Now, vacationers looking to ski are wondering what to do and merchants are hoping it doesn’t last.


Members of the Telluride Professional Ski Patrol Association picketed on Saturday to demand higher pay. William Woody for The New York Times

By Jack Healy
Reporting from Telluride, Colo.
Dec. 27, 2025

The ski runs above the mountain town of Telluride, Colo., sat eerily empty on Saturday. Chair lifts hung as motionless as icicles. Tourists slumped beside outdoor fire pits, trying not to think about the money they had spent on ski vacations now upended by a labor dispute.

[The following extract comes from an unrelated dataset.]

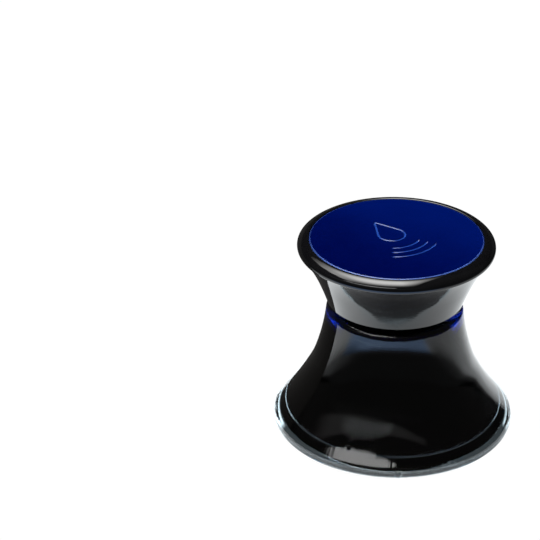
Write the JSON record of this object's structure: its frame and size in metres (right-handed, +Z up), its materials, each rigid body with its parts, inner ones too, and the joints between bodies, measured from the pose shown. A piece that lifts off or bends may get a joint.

“This is the first time I’ve seen snow in six years,” Alexander Caro, 23, who flew in from Miami with his family, said as he looked hungrily at the base of the ski mountain, now blocked off by “closed” signs.


The Telluride Ski Patrol is fighting for higher wages. William Woody for The New York Times

A few feet away, a golden Labrador retriever played fetch in the snow beside the resort’s shuttered main lift. It was the closest anyone would get to having fun on the mountain this holiday weekend, after the resort decided to shut down its operations in response to a vote by the ski patrollers’ union to reject a contract offer and go on strike for higher pay.

The resort and its owner, Chuck Horning, a real-estate investor based in California, blamed the patrollers for the shutdown. In an open letter, Mr. Horning accused the patrol union of rejecting what he called “industry-leading, livable and sustainable” pay increases that would have raised the starting pay for patrollers to about $24 an hour. ... Graham Hoffman, the president of the 78-member Telluride Professional Ski Patrol Association, said the union had already come down from its initial demand of an increase of $8 per hour.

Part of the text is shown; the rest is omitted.